An integrated power, energy, and thermal management strategy using cascaded Control for off-road autonomous hybrid vehicles

Off-road hybrid vehicles operating in unstructured and thermally harsh environments require supervisory controllers capable of managing highly transient power demands while ensuring energy efficiency and component longevity. This paper presents a cascaded control strategy for integrated power, energy, and thermal management (IPETM) that addresses this multi-timescale challenge. The real-time framework combines a long-horizon optimizer that jointly minimizes fuel consumption and battery degradation with a fast compensatory controller that mitigates transient power fluctuations and uncertainties. Hardware-in-the-loop (HIL) testing using the actual vehicle control hardware and a high-fidelity virtual vehicle model demonstrates that the proposed approach maintains constraint-compliant operation under model and preview uncertainties. Benchmarking across nominal and extreme temperature off-road driving conditions shows that the IPETM strategy substantially reduces capacity degradation by ∼ 70 % relative to a real-time, long-horizon benchmark, without a significant increase in fuel consumption.

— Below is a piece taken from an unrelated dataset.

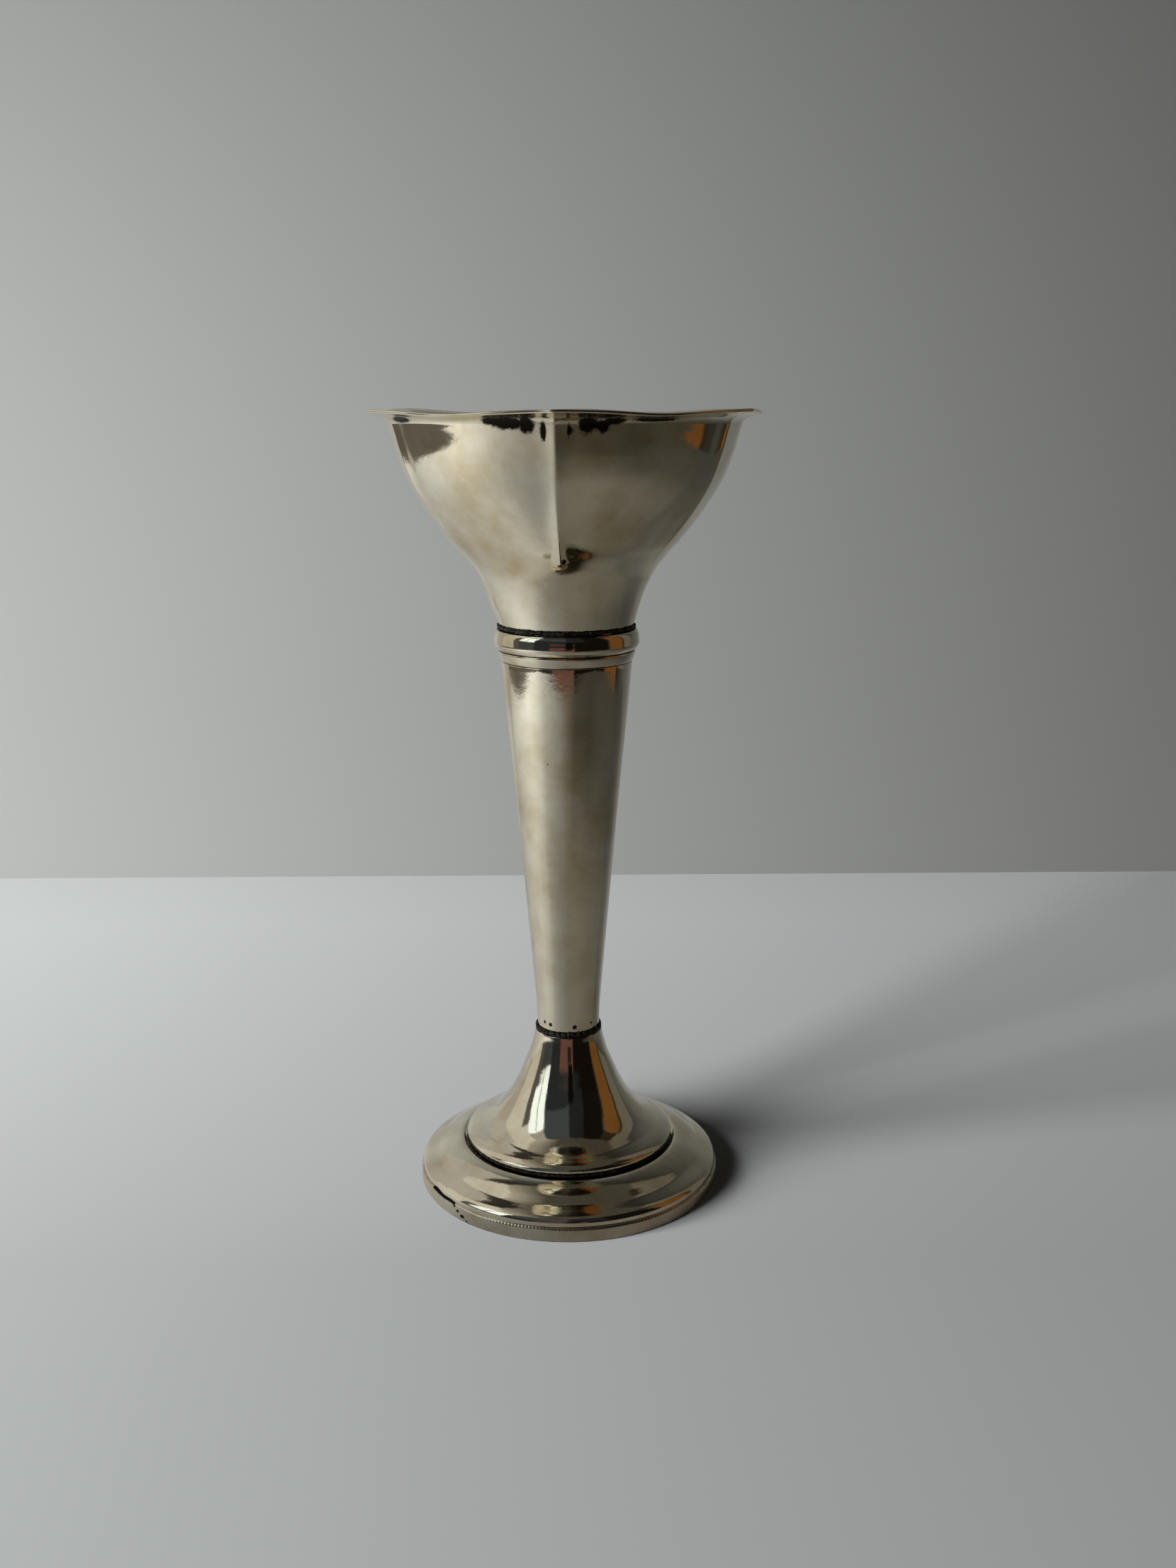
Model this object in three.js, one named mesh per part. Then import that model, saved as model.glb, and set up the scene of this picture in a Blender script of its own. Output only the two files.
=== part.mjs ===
// Silver candlestick: a six-panelled flared bowl soldered on a tapered hollow column,
// which stands on a weighted, stepped round foot with a milled edge.
// Millimetres, +Z up. The origin is the centre of the underside, on the table.
// The side that faces -Y is the front: one bowl ridge stands a few degrees left of it.
import * as THREE from "three";

// ---- driving dimensions ----
const wall = 0.8; // sheet silver of the column and the foot
const bowlWall = 0.7;
const gap = 0.3; // air between neighbouring pieces, filled by solder on the real one

const footRadius = 32.5;
const bandHeight = 3;
const bandWidth = 1.2;
const padHeight = 0.9;
const plateHeight = 0.6;
const undersideRadius = footRadius - bandWidth - gap;

const grooveRadius = 22.4; // solder groove between the bell and the flange
const grooveZ = 9.2;
const seamHeight = 0.5; // height of a solder seam

const bellTopRadius = 7.1;
const columnBottomZ = 34.7;
const columnBottomRadius = 6.65;
const columnTopZ = 114;
const columnTopRadius = 13.5;
const spigotRadius = 12.85; // the column's upper end, which the collar and bowl slip over
const spigotTopZ = 123.5;
const boreStraightZ = 106; // above this the bore is straight, below it follows the cone

const wireRadius = 14.2; // collar: thin wire below, half-round bead above
const wireEdgeRadius = 13.7;
const wireBottomZ = columnTopZ + gap;
const wireTopZ = 116.6;
const beadRadius = 14.9;
const beadEdgeRadius = 13.9;
const beadBottomZ = wireTopZ + gap;
const beadTopZ = 120.7;
const sleeveRadius = spigotRadius + gap; // bore of everything that slips over the spigot

const bowlBottomZ = beadTopZ + gap + seamHeight + gap;
const bowlBottomRadius = 13.9;
const lipZ = 164.5;
const lipRadius = 39.5; // at the middle of a panel; the six corners stand further out

const candleStopZ = 97; // the candle's foot rests here
const candleStopThickness = 1.2;
const candleStopRadius = 10.6;
const rodRadius = 2;
const rodBottomZ = 8.3;

// ---- six panels of the bowl ----
const panels = 6;
const ridgeTurn = THREE.MathUtils.degToRad(-3); // the front ridge, turned from -Y towards -X
const panelBow = 0.36; // centre offset of a panel's arc, as a share of the bowl's radius
const lipBow = 0.2; // extra, which draws the lip out to points
const ridgeStartZ = 127;
const ridgeFullZ = 155;
const lipStartZ = 161.5;
const lipDip = 0.8; // the lip hangs this much lower between two ridges

const roundSegments = 36;
const bowlSegments = 48;

// ---- materials ----
function metal(color, roughness) {
  return new THREE.MeshStandardMaterial({ color, roughness, metalness: 1 });
}

function matt(color, roughness) {
  return new THREE.MeshStandardMaterial({ color, roughness, metalness: 0 });
}

const sheetSilver = metal(0xcfc8b6, 0.18);
const castSilver = metal(0xc2bba8, 0.24);
const milledSilver = metal(0xa89f88, 0.38);
const blackSolder = metal(0x2a2722, 0.6);
const steel = metal(0x6c6a68, 0.45);
const pitch = matt(0x241a12, 0.55);
const greenBaize = matt(0x23402f, 0.95);

const candlestick = new THREE.Group();
candlestick.name = "candlestick";

// ---- shapes ----
// A profile is a list of [radius, height] points on the right of the axis.
function corners(...pairs) {
  return pairs.map(([radius, height]) => new THREE.Vector2(radius, height));
}

// A smooth run through a few points.
function flowing(steps, ...pairs) {
  return new THREE.SplineCurve(corners(...pairs)).getPoints(steps);
}

// The same run moved towards the axis side by a distance, with its lower end still level.
function movedIn(run, distance) {
  return run.map((point, i) => {
    const before = run[Math.max(i - 1, 0)];
    const after = run[Math.min(i + 1, run.length - 1)];
    const along = after.clone().sub(before).normalize();
    if (i === 0) return new THREE.Vector2(point.x - distance / along.y, point.y);
    return new THREE.Vector2(point.x - along.y * distance, point.y + along.x * distance);
  });
}

// A closed sheet: its outer run from bottom to top, then its inner run back down.
function sheetOf(outer, thickness) {
  return [...outer, ...movedIn(outer, thickness).reverse()];
}

function turned(profile, segments = roundSegments) {
  const closes = profile[0].x > 0;
  const points = closes ? [...profile, profile[0].clone()] : profile;
  const geometry = new THREE.LatheGeometry(points, segments, ridgeTurn);
  return geometry.rotateX(Math.PI / 2);
}

function add(name, geometry, material) {
  const mesh = new THREE.Mesh(geometry, material);
  mesh.name = name;
  candlestick.add(mesh);
}

function disc(radius, bottomZ, height) {
  return turned(corners([0, bottomZ], [radius, bottomZ], [radius, bottomZ + height], [0, bottomZ + height]));
}

function ring(innerRadius, outerRadius, bottomZ, height) {
  const topZ = bottomZ + height;
  return turned(
    corners([innerRadius, bottomZ], [outerRadius, bottomZ], [outerRadius, topZ], [innerRadius, topZ]),
  );
}

// A ring with a straight bore and a bulging outside.
function beadRing(innerRadius, edgeRadius, bulgeRadius, bottomZ, topZ) {
  const steps = 4;
  const points = corners([innerRadius, bottomZ]);
  for (let i = 0; i <= steps; i++) {
    const t = i / steps;
    const radius = edgeRadius + (bulgeRadius - edgeRadius) * Math.sin(Math.PI * t);
    points.push(new THREE.Vector2(radius, THREE.MathUtils.lerp(bottomZ, topZ, t)));
  }
  points.push(new THREE.Vector2(innerRadius, topZ));
  return turned(points);
}

// ---- underside: baize pad glued on a thin closing plate ----
const plateBottomZ = padHeight + gap;
const loadingBottomZ = plateBottomZ + plateHeight + gap;
add("baize_pad", disc(undersideRadius, 0, padHeight), greenBaize);
add("base_plate", disc(undersideRadius, plateBottomZ, plateHeight), steel);

// ---- milled band around the foot's edge ----
const bandInnerRadius = footRadius - bandWidth;
add("foot_edge_band", ring(bandInnerRadius, footRadius, 0, bandHeight), milledSilver);

// ---- foot flange: from the groove over a small bead and a cove to a full round edge ----
const flangeEdge = [footRadius - 0.4, bandHeight + gap];
const flangeInnerRadius = 21; // its hidden inner edge, on which the bell is soldered
const flangeRun = [
  ...flowing(7, flangeEdge, [30.5, 5.2], [28, 6.6], [25, 8.1], [23.4, 9.1]),
  ...corners([22.9, 9], [flangeInnerRadius, 8.9]),
];
add("foot_flange", turned(sheetOf(flangeRun, wall)), sheetSilver);

// ---- foot bell: convex shoulder above the groove, then a trumpet up to the neck ----
const bellBottomZ = grooveZ + seamHeight + gap;
const bellTopZ = columnBottomZ - seamHeight - 2 * gap;
const bellRun = flowing(
  11,
  [grooveRadius, bellBottomZ],
  [21.4, 11.2],
  [18.5, 12.8],
  [13.2, 18.1],
  [9.8, 24.9],
  [7.6, 31],
  [bellTopRadius, bellTopZ],
);
add("foot_bell", turned(sheetOf(bellRun, wall)), sheetSilver);

// ---- solder seams ----
const grooveSeamInner = grooveRadius - wall - gap;
add("foot_solder", ring(grooveSeamInner, grooveRadius, grooveZ, seamHeight), blackSolder);
add("column_solder", ring(columnBottomRadius - wall, bellTopRadius, bellTopZ + gap, seamHeight), blackSolder);
add("bowl_solder", ring(sleeveRadius, bowlBottomRadius, beadTopZ + gap, seamHeight), blackSolder);

// ---- weighting: pitch poured into the foot round the lower end of the stem rod ----
const loadingLimitZ = 31.5;
const rodHoleRadius = rodRadius + gap;
const underFlange = movedIn(flangeRun, wall + gap).filter((point) => point.x > flangeInnerRadius);
const underBell = movedIn(bellRun, wall + gap).filter(
  (point) => point.x < flangeInnerRadius - gap && point.y < loadingLimitZ,
);
const loadingTopZ = underBell.at(-1).y;
add(
  "foot_loading",
  turned([
    ...corners([0, loadingBottomZ], [underFlange[0].x, loadingBottomZ]),
    ...underFlange,
    ...corners([flangeInnerRadius - gap, underFlange.at(-1).y]),
    ...underBell,
    ...corners([rodHoleRadius, loadingTopZ], [rodHoleRadius, rodBottomZ - gap], [0, rodBottomZ - gap]),
  ]),
  pitch,
);

// ---- column: seamed sheet tube, a cone that eases into a short straight foot ----
const columnRun = flowing(
  7,
  [columnBottomRadius, columnBottomZ],
  [6.9, 41.4],
  [8.3, 57.5],
  [11.1, 88.7],
  [columnTopRadius, columnTopZ],
);
const columnBore = columnRun.map((point) => new THREE.Vector2(point.x - wall, point.y));
const spigotBore = spigotRadius - wall;
add(
  "column_tube",
  turned([
    ...columnRun,
    ...corners([spigotRadius, columnTopZ], [spigotRadius, spigotTopZ], [spigotBore, spigotTopZ]),
    ...corners([spigotBore, boreStraightZ]),
    ...columnBore.filter((point) => point.y < boreStraightZ - 2 * wall).reverse(),
  ]),
  sheetSilver,
);

// ---- candle stop: disc across the bore, on the end of the stem rod ----
const stopBottomZ = candleStopZ - candleStopThickness;
const rodTopZ = stopBottomZ - gap;
add("candle_stop", disc(candleStopRadius, stopBottomZ, candleStopThickness), castSilver);
add("stem_rod", disc(rodRadius, rodBottomZ, rodTopZ - rodBottomZ), steel);

// ---- collar: thin wire and half-round bead round the spigot ----
add("collar_wire", beadRing(sleeveRadius, wireEdgeRadius, wireRadius, wireBottomZ, wireTopZ), castSilver);
add("collar_bead", beadRing(sleeveRadius, beadEdgeRadius, beadRadius, beadBottomZ, beadTopZ), castSilver);

// ---- bowl: a lathe shape whose wall is then pressed into six bowed panels ----
const bowlRun = [
  ...flowing(
    11,
    [bowlBottomRadius, bowlBottomZ],
    [14.6, 125.5],
    [18.4, 133],
    [26.3, 141.6],
    [32, 150],
    [35, 158.6],
    [36.3, 162.4],
  ),
  ...corners([37.6, 163.3], [lipRadius, lipZ - bowlWall]),
];

function pressPanels(geometry) {
  const span = (2 * Math.PI) / panels;
  const position = geometry.getAttribute("position");
  for (let i = 0; i < position.count; i++) {
    const x = position.getX(i);
    const y = position.getY(i);
    const z = position.getZ(i);
    // Turn from -Y towards +X, measured from the middle of the nearest panel.
    const turn = Math.atan2(x, -y) - ridgeTurn;
    const fromMiddle = THREE.MathUtils.euclideanModulo(turn, span) - span / 2;
    const atLip = THREE.MathUtils.smoothstep(z, lipStartZ, lipZ);
    const offset = panelBow * THREE.MathUtils.smoothstep(z, ridgeStartZ, ridgeFullZ) + lipBow * atLip;
    const sine = offset * Math.sin(fromMiddle);
    const stretch = Math.sqrt((1 + offset) ** 2 - sine ** 2) - offset * Math.cos(fromMiddle);
    const sag = lipDip * atLip * Math.cos(fromMiddle * (Math.PI / span)) ** 2;
    position.setXYZ(i, x * stretch, y * stretch, z - sag);
  }
  return geometry;
}

add("bowl", pressPanels(turned(sheetOf(bowlRun, bowlWall), bowlSegments)), sheetSilver);

export default candlestick;
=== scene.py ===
import math

import bmesh
import bpy
from mathutils import Matrix, Vector, noise


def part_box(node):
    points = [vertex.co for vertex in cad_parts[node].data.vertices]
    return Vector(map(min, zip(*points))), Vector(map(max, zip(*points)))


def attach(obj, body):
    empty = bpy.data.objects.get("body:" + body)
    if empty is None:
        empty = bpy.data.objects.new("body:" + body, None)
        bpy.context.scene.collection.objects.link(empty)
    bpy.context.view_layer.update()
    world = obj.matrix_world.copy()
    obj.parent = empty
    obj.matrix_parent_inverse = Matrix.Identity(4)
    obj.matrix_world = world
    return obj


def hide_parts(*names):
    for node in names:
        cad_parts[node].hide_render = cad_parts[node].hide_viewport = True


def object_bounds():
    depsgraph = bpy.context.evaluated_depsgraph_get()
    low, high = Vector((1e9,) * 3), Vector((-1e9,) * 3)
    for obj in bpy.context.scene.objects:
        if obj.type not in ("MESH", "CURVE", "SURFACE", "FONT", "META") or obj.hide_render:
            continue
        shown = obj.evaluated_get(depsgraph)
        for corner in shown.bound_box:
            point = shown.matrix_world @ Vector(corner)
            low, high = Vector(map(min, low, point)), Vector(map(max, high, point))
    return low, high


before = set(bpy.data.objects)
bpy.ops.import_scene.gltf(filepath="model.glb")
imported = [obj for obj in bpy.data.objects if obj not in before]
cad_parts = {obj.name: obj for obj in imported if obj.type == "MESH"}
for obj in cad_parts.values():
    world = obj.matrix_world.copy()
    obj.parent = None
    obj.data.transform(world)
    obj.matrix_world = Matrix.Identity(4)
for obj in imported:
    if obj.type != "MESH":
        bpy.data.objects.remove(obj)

cad_low, cad_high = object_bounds()


# ---- Foot flange -------------------------------------------------------------
# The lower foot, spun from sheet silver: a bead beside the solder groove, a cove,
# then a full round edge. Its left front was dropped once and is creased there.
MM = 0.001
RIDGE_BEARING = -3  # the bowl's front ridge, in degrees round from the front
FRONT_RIDGE = math.radians(RIDGE_BEARING - 90)  # the same round from +X: every turned piece starts here
SPUN_WALL = 0.8  # thickness of the foot's sheet silver


def flowing(points, steps):
    """A smooth run through a few (radius, height) points, steps between each two."""
    knots = [Vector(p) for p in points]
    knots = [2 * knots[0] - knots[1], *knots, 2 * knots[-1] - knots[-2]]
    run = []
    for a, b, c, d in zip(knots, knots[1:], knots[2:], knots[3:]):
        for i in range(steps):
            t = i / steps
            run.append(0.5 * (2 * b + (c - a) * t + (2 * a - 5 * b + 4 * c - d) * t**2
                              + (3 * b - a - 3 * c + d) * t**3))
    run.append(knots[-2])
    return run


def sheet_outline(outer, wall):
    """Closes an outer run, bottom to top, into sheet metal with rounded edges."""
    normals = []
    for i, point in enumerate(outer):
        along = (outer[min(i + 1, len(outer) - 1)] - outer[max(i - 1, 0)]).normalized()
        normals.append(Vector((along.y, -along.x)))
    inner = [p - n * wall for p, n in zip(outer, normals)]

    def rounded(start, end, outwards, segments=5):
        middle, arm = (start + end) / 2, (start - end) / 2
        reach = outwards * arm.length
        return [middle + arm * math.cos(a) + reach * math.sin(a)
                for a in (math.pi * k / segments for k in range(1, segments))]

    top = Vector((-normals[-1].y, normals[-1].x))
    bottom = Vector((normals[0].y, -normals[0].x))
    return [*outer, *rounded(outer[-1], inner[-1], top),
            *reversed(inner), *rounded(inner[0], outer[0], bottom)]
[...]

Moreover, it achieves performance comparable to a synthesized short-update long-horizon controller that is computationally infeasible for real-time implementation and requires detailed future-demand previews. Sensitivity studies on control weights and update frequency further establish practical configuration guidelines. Overall, the results demonstrate that the proposed IPETM framework bridges the gap between real-time implementable and ideal optimization-based controllers, providing a computationally tractable and robust solution for integrated power, energy, and thermal management in autonomous hybrid off-road vehicles.